Ao ultrapassar as armadilhas da identidade absoluta e do relativismo generalizado, a antropologia pode retomar em novas bases sua questão mais clássica. Em lugar de escolher entre o particular e o universal, trata-se de determinar singularidades, entendidas como combinatórias locais (o que não significa diferença absoluta e irredutível) de linhas de força difusas (o que não significa universalidade absoluta).

. Antropologia simétrica
A antropologia atravessa atualmente uma terceira fase de sua história. Após separar "nós" e "outros" e escrutinar esses "outros", trata-se, para retomar uma expressão de Bruno Latour, de construir uma "antropologia simétrica", que, recusando essa falsa oposição, nem por isso reduza as sociedades a um conjunto homogêneo e informe.
A questão que se coloca hoje é a de como utilizar o saber acumulado durante um século e meio na elaboração de outras perspectivas sobre as sociedades. No momento em que se anuncia o "fim da história" ou o advento de uma era de "globalização" (em parte, versões dos velhos mitos ocidentais da evolução e do progresso), abrem-se novas possibilidades para um olhar treinado na observação de realidades tão diferentes que obrigam a assumir uma postura desnaturalizante.

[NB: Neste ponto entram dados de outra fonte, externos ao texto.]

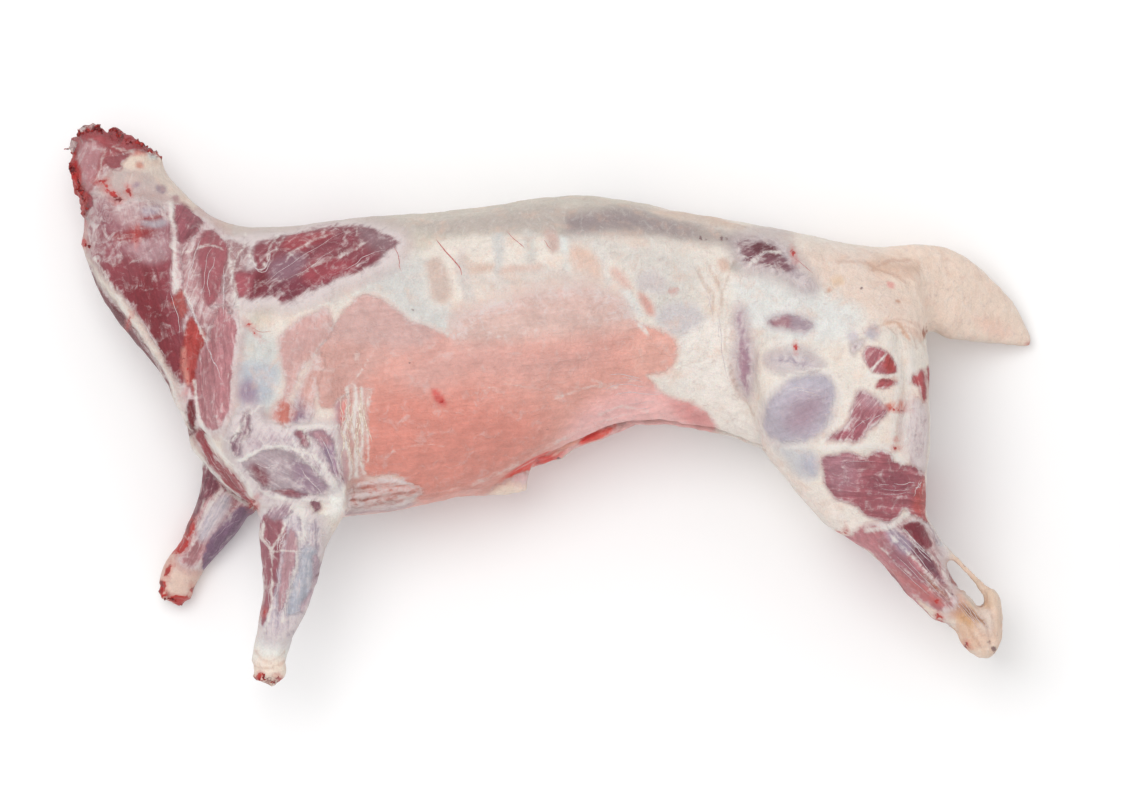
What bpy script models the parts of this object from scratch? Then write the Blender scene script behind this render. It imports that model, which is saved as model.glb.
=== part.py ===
"""A dressed goat carcass that lies on its right side, as one closed solid.

The carcass lies along X with its tail at +X and its back at +Y; +Z is up from the floor.
Sizes below are in millimetres, and heights are taken from the plane that halves the animal.
Each mass of the body is lofted through a few cross-sections. The masses are fused by voxels,
the emptied body cavity and its belly cut are taken out, and the side that lies down is cut flat.
"""
import math
import random

import bmesh
import bpy
from mathutils import Vector

MM = 0.001

# A section is (edge x, edge y, other edge x, other edge y, height, half thickness).
# On the trunk and the neck the first edge is the back; on a leg it is the front.
# A trunk's section has one more value, by which its back half is wider than its belly half.
NECK = (
    (-381, 243, -447, 252, -26, 30),
    (-373, 230, -460, 231, -25, 36),
    (-363, 214, -454, 206, -23, 41),
    (-350, 200, -448, 182, -21, 44),
    (-333, 185, -447, 156, -18, 47),
    (-310, 172, -440, 126, -14, 51),
    (-278, 168, -423, 92, -9, 57),
    (-240, 169, -394, 56, -4, 65),
    (-203, 171, -364, 19, 0, 73),
    (-170, 167, -342, -27, 0, 78),
)
TRUNK = (
    (-322, 70, -345, -38, 0, 40, 0.0),
    (-298, 118, -320, -70, 0, 62, 0.0),
    (-265, 158, -280, -98, 0, 77, 0.0),
    (-227, 172, -232, -108, 0, 86, 0.0),
    (-180, 178, -181, -107, 0, 93, 0.0),
    (-123, 181, -123, -97, 0, 101, 0.0),
    (-66, 188, -66, -80, 0, 106, 0.05),
    (-9, 196, -9, -51, 0, 107, 0.1),
    (29, 199, 29, -35, 0, 105, 0.15),
    (67, 195, 67, -22, 0, 99, 0.2),
    (105, 187, 105, -25, 0, 92, 0.3),
    (143, 180, 143, -31, 0, 87, 0.35),
    (181, 173, 181, -38, 0, 85, 0.3),
    (229, 164, 229, -50, 0, 85, 0.2),
    (276, 154, 276, -46, 0, 82, 0.1),
    (322, 146, 322, -34, 0, 74, 0.0),
    (345, 136, 348, 4, 0, 56, 0.0),
    (354, 105, 356, 42, 0, 30, 0.0),
)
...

Ao se esforçar para pôr entre parênteses aquilo que nossa sociedade toma como natural, a antropologia abre uma perspectiva diferente sobre essa sociedade. Processo que a conduz a tomar a forma de uma crítica cultural que, desnaturalizando a nós mesmos, permite revelar as tramas subjacentes ao que consideramos como dado.
Desse modo, as sociedades ditas "primitivas" não podem mais servir de ilustrações de nosso passado ou de laboratórios privilegiados para a descoberta de uma suposta natureza humana. Quando levadas efetivamente a sério, revelam outros agenciamentos humanos, ajudando, assim, a problematizar nosso presente e -quem sabe- imaginar nosso futuro.

Márcio Goldman é professor de pós-graduação em antropologia social no Museu Nacional da Universidade Federal do Rio de Janeiro (UFRJ) e autor de "Razão e Diferença - Afetividade, Racionalidade e Relativismo no Pensamento de Lévy-Bruhl" (Ed. Grypho/Ed. da UFRJ).